## begin Stored data

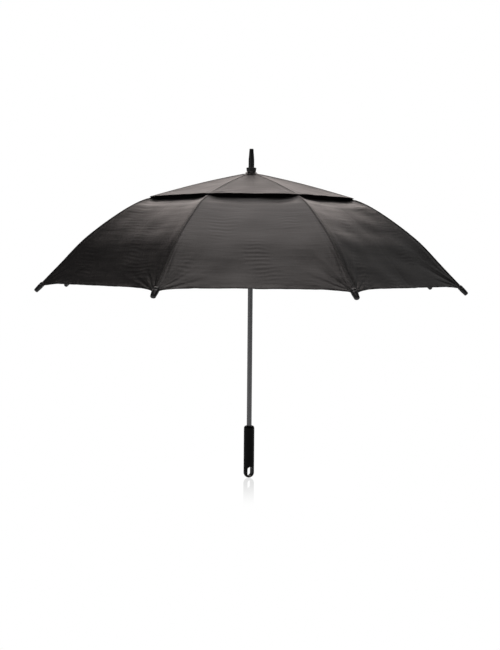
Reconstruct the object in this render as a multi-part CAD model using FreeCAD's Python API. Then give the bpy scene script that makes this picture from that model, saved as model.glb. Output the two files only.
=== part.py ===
"""Golf umbrella with a vented double canopy, open, standing on its handle's end.

Millimetres, +Z up. The origin is at the bottom of the handle, on the shaft's axis.
Eight ribs fold about the crown, each with a stretcher to the runner, and each carries
a gore of the lower canopy and a gore of the upper vent canopy to its next neighbour.
"""
import FreeCAD, Part
import math
import os

from FreeCAD import Placement, Rotation, Vector

os.makedirs("parts", exist_ok=True)

# ribs
RIB_COUNT = 8
RIB_PITCH = 360.0 / RIB_COUNT
FIRST_RIB_ANGLE = RIB_PITCH / 2

# handle, a round grip with a full-round end and a slot across it
HANDLE_R = 15.0
HANDLE_TOP = 150.0
HANDLE_SHOULDER = 7.0
SLOT_WIDTH = 15.5
SLOT_HEIGHT = 28.0
SLOT_Z = 19.0
SLOT_ANGLE = -73.0

# shaft
SHAFT_R = 7.0
SHAFT_WALL = 1.0
SHAFT_BOTTOM = 42.0
SHAFT_TOP = 876.0
SNUG = 0.05

# top fittings
CANOPY_WASHER_Z = 862.0
COLLAR_Z = 866.0
COLLAR_R = 14.0
COLLAR_NECK_R = 12.8
WASHER_R = 17.0
SPIKE_Z = 877.0
SPIKE_R = 8.0
SPIKE_TAPER_Z = 897.0
SPIKE_TIP_R = 5.4
OVERALL_HEIGHT = 929.5
SPIKE_BORE_TOP = 886.0
SPIKE_EDGE = 1.0
SPIKE_EDGE_LEAN = 0.2
WASHER_RIM = 1.0

# folding linkage: crown pivot, rib joint and runner pivot, in the plane of each rib
HUB_PIVOT_R = 10.0
CROWN_PIVOT_Z = 851.0
JOINT_R = 300.0
JOINT_Z = 776.0
RUNNER_PIVOT_Z = 2 * JOINT_Z - CROWN_PIVOT_Z
LINK_LENGTH = math.hypot(JOINT_R - HUB_PIVOT_R, CROWN_PIVOT_Z - JOINT_Z)
CLOSED_LEAN = 3.0
RUNNER_TRAVEL = 2 * LINK_LENGTH * math.cos(math.radians(CLOSED_LEAN)) - (CROWN_PIVOT_Z - RUNNER_PIVOT_Z)

# pivots and links, as half thicknesses and distances across the rib's plane
WIRE_R = 0.7
EYE_HOLE_R = 0.78
EYE_R = 1.9
EYE_HALF = 0.8
HUB_SLOT_HALF = 1.1
PIN_R = 1.0
PIN_HOLE_R = 1.06
PIN_HEAD_R = 1.9
JOINT_EYE_R = 2.8
FORK_IN = 1.1
FORK_OUT = 1.9
EAR_IN = 2.2
EAR_OUT = 3.1
PIN_HEAD_IN = 3.2
PIN_HEAD_OUT = 4.0
NECK_HALF = 1.7
CUT_HALF = 2.0

# rods and the sockets on their ends
ROD_R = 1.8
SOCKET_R = 2.5
STRETCHER_R = 1.75
INNER_ROD_STATIONS = [20, 60, 110, 160, 210, 255, 290]
OUTER_ROD_STATIONS = [307, 345, 385, 430, 475, 520, 560]
EYE_NECK = 10.0
EYE_SOCKET_START = 8.5
EYE_SOCKET_END = 9.0
BRACKET_STATIONS = [281, 286, 291.5]
EAR_HALF = NECK_HALF + 0.6
TONGUE_NECK = 2.0
TONGUE_SOCKET = [-1.0, 3.0, 12.0]
FORK_LENGTH = 13.5
FORK_WEB_END = 17.0
STRUT_START = 15.0
STRUT_SHORTER = 27.0
EYE_PLATE = 14.0

# crown and runner
HUB_R = 14.0
CROWN_BOTTOM = 845.0
CROWN_TOP = 858.5
HUB_SLOT_DEPTH = 2.5
HUB_SLOT_INNER = 7.8
RUNNER_TOP = RUNNER_PIVOT_Z + 5.0
RUNNER_FLANGE_BOTTOM = RUNNER_PIVOT_Z - 7.0
RUNNER_BOTTOM = 640.0
RUNNER_BORE = 7.25
RUNNER_R = 9.5
RUNNER_BEAD_R = 11.0
RUNNER_BEAD = 5.0

# spring catches in the shaft, and the window in the runner that takes their noses
CATCH_Z = 668.0
CATCH_HALF_WIDTH = 1.4
CATCH_HALF_HEIGHT = 7.0
CATCH_REACH = 10.3
CATCH_FLAT = 4.0
CATCH_LEAF_Y = 3.6
CATCH_LEAF = 1.0
CATCH_LEAF_LENGTH = 30.0
WINDOW_HALF_WIDTH = 2.0
WINDOW_HALF_HEIGHT = 8.5
SLIT_HALF_WIDTH = 1.6
SLIT_HALF_HEIGHT = 7.5
BEAD_STEP = 1.0
FLANGE_STEP = 3.0

# canopy: top surface along a rib, as distance from the axis and height
CAP_PROFILE = [(9, 861.4), (17, 860), (80, 846.5), (140, 832), (203, 815), (297, 787.5)]
SKIRT_PROFILE = [
    (262, 794),
    (300, 783.5),
    (330, 771.5),
    (375, 746),
    (442, 699),
    (483, 665),
    (523, 624),
    (588, 557.5),
]
CLOTH = 1.0
SEAM_GAP = 0.4
INNER_ROD_DEPTH = 7.5
OUTER_ROD_DEPTH = 4.0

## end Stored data

*Set task*
Return exactly the lines from the beginning of the data above through the one containing "from FreeCAD import", please. Include both end lines and add nothing else.

*Answer to the exercise*
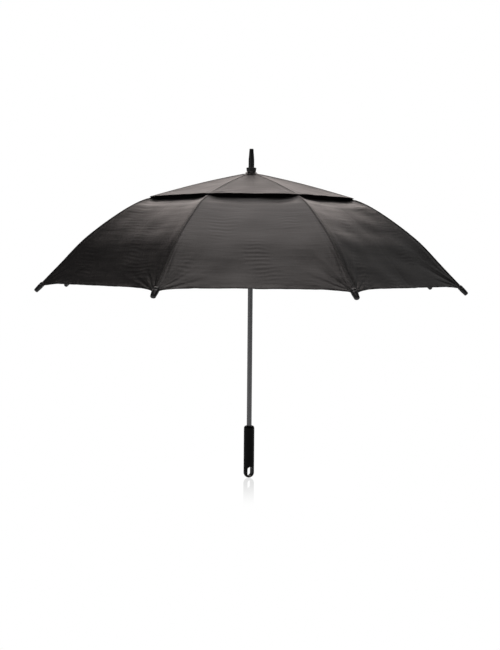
Reconstruct the object in this render as a multi-part CAD model using FreeCAD's Python API. Then give the bpy scene script that makes this picture from that model, saved as model.glb. Output the two files only.
=== part.py ===
"""Golf umbrella with a vented double canopy, open, standing on its handle's end.

Millimetres, +Z up. The origin is at the bottom of the handle, on the shaft's axis.
Eight ribs fold about the crown, each with a stretcher to the runner, and each carries
a gore of the lower canopy and a gore of the upper vent canopy to its next neighbour.
"""
import FreeCAD, Part
import math
import os

from FreeCAD import Placement, Rotation, Vector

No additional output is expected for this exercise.